**Source excerpt:**
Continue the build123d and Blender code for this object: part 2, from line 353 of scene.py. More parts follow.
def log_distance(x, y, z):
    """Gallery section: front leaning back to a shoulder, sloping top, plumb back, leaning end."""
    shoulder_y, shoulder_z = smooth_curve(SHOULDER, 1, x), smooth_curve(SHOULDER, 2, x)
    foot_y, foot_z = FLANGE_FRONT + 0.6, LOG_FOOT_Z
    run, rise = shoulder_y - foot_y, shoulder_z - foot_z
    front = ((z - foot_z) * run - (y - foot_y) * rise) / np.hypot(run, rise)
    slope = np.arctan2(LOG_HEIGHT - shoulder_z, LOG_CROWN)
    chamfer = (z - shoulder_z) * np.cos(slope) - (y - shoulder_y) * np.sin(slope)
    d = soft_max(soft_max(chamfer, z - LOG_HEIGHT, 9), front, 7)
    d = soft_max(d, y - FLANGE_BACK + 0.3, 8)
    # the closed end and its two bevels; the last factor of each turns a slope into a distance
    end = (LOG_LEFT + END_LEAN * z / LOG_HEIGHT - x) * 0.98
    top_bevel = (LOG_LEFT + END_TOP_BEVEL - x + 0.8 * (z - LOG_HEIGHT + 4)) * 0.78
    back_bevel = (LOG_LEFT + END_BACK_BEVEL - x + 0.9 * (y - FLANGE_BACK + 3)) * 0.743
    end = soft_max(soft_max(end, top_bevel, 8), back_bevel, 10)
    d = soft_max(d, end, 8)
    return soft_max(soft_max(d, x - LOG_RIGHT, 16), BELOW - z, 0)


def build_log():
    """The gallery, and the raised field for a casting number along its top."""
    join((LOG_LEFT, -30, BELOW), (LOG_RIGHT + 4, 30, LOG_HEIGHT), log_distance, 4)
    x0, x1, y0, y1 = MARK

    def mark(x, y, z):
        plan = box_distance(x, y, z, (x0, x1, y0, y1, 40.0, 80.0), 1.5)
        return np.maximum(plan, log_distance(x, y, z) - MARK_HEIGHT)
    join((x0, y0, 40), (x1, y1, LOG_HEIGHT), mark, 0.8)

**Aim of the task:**
Your task is to return the full listing exactly as it was given.

**Result:**
Continue the build123d and Blender code for this object: part 2, from line 353 of scene.py. More parts follow.
def log_distance(x, y, z):
    """Gallery section: front leaning back to a shoulder, sloping top, plumb back, leaning end."""
    shoulder_y, shoulder_z = smooth_curve(SHOULDER, 1, x), smooth_curve(SHOULDER, 2, x)
    foot_y, foot_z = FLANGE_FRONT + 0.6, LOG_FOOT_Z
    run, rise = shoulder_y - foot_y, shoulder_z - foot_z
    front = ((z - foot_z) * run - (y - foot_y) * rise) / np.hypot(run, rise)
    slope = np.arctan2(LOG_HEIGHT - shoulder_z, LOG_CROWN)
    chamfer = (z - shoulder_z) * np.cos(slope) - (y - shoulder_y) * np.sin(slope)
    d = soft_max(soft_max(chamfer, z - LOG_HEIGHT, 9), front, 7)
    d = soft_max(d, y - FLANGE_BACK + 0.3, 8)
    # the closed end and its two bevels; the last factor of each turns a slope into a distance
    end = (LOG_LEFT + END_LEAN * z / LOG_HEIGHT - x) * 0.98
    top_bevel = (LOG_LEFT + END_TOP_BEVEL - x + 0.8 * (z - LOG_HEIGHT + 4)) * 0.78
    back_bevel = (LOG_LEFT + END_BACK_BEVEL - x + 0.9 * (y - FLANGE_BACK + 3)) * 0.743
    end = soft_max(soft_max(end, top_bevel, 8), back_bevel, 10)
    d = soft_max(d, end, 8)
    return soft_max(soft_max(d, x - LOG_RIGHT, 16), BELOW - z, 0)


def build_log():
    """The gallery, and the raised field for a casting number along its top."""
    join((LOG_LEFT, -30, BELOW), (LOG_RIGHT + 4, 30, LOG_HEIGHT), log_distance, 4)
    x0, x1, y0, y1 = MARK

    def mark(x, y, z):
        plan = box_distance(x, y, z, (x0, x1, y0, y1, 40.0, 80.0), 1.5)
        return np.maximum(plan, log_distance(x, y, z) - MARK_HEIGHT)
    join((x0, y0, 40), (x1, y1, LOG_HEIGHT), mark, 0.8)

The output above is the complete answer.